Maxime Delcourt
03 October 2018
À contre-courant d'un monde qui se renferme sur lui-même au fil du temps, Charles Aznavour a toujours su s'ouvrir à de nouveaux vents, parfois contraires mais systématiquement en phase avec son époque. Quitte à la devancer par instant : il était celui qui, en 1956, osait parler de sexe avant tout le monde avec Après l'amour, celui qui, en 1960, avait pris le train de la Nouvelle Vague en marche avec le rôle de Charlie Kohler dans Tirez sur le pianiste de François Truffaut.
© Edmond Terakopian/Polaris/Photo News |
Il était celui qui, en 1972, dans une France conservatrice, abordait de front le thème de l'homosexualité avec Comme ils disent. Il était celui, aussi, qui intervenait il y a encore quelques semaines sur Clique.tv (de l'excellent Mouloud Achour)pour échanger avec la légende du basket américain LeBron James.
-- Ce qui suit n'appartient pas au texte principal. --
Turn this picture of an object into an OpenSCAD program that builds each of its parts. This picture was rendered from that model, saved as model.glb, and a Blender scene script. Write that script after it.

Enfin, il était surtout ce chanteur perpétuellement à l'écoute de ce que l'époque pouvait créer. À l'image de ces propos tenus, à 84 ans, sur le plateau de Tenue de Soirée en 2008 : « La chanson française, à l'heure actuelle, a un avantage fantastique : c'est que les rappeurs et les slameurs écrivent merveilleusement notre langue. On pense toujours que cette jeunesse ne connaît pas la chanson, au contraire, elle la connaît très très bien, mais elle veut s'exprimer d'une manière différente. Je trouve qu'il y a une floraison d'auteurs, de compositeurs et d'interprètes qui sont formidables aujourd'hui. »
© Bestimage/Photo News |
Les rappeurs, eux-mêmes, ont souvent rendu hommage à Charles Aznavour : que ce soit avec la compilation Aznavour, sa jeunesse ou à travers des samples devenus mythiques (Dr. Dre, Ideal J, Passi). Un juste retour des choses, finalement, quand on sait à quel point le chanteur français a toujours été un artiste internationaliste, populaire, qui aimait chantait le temps qui passe, sans aucune nostalgie, comme pour mieux s'en prévenir. Hier encore, lui aussi était d'ailleurs moqué, personne ne croyait alors en sa voix, éraillée et enrouée. Aujourd'hui, pourtant, elle fait partie de celles qui accompagnent « les plaisirs démodés », qui font écho à la vie d'homme simples (« Les émigrants », comme il le chantait) et ordonnent de « mourir d'aimer ».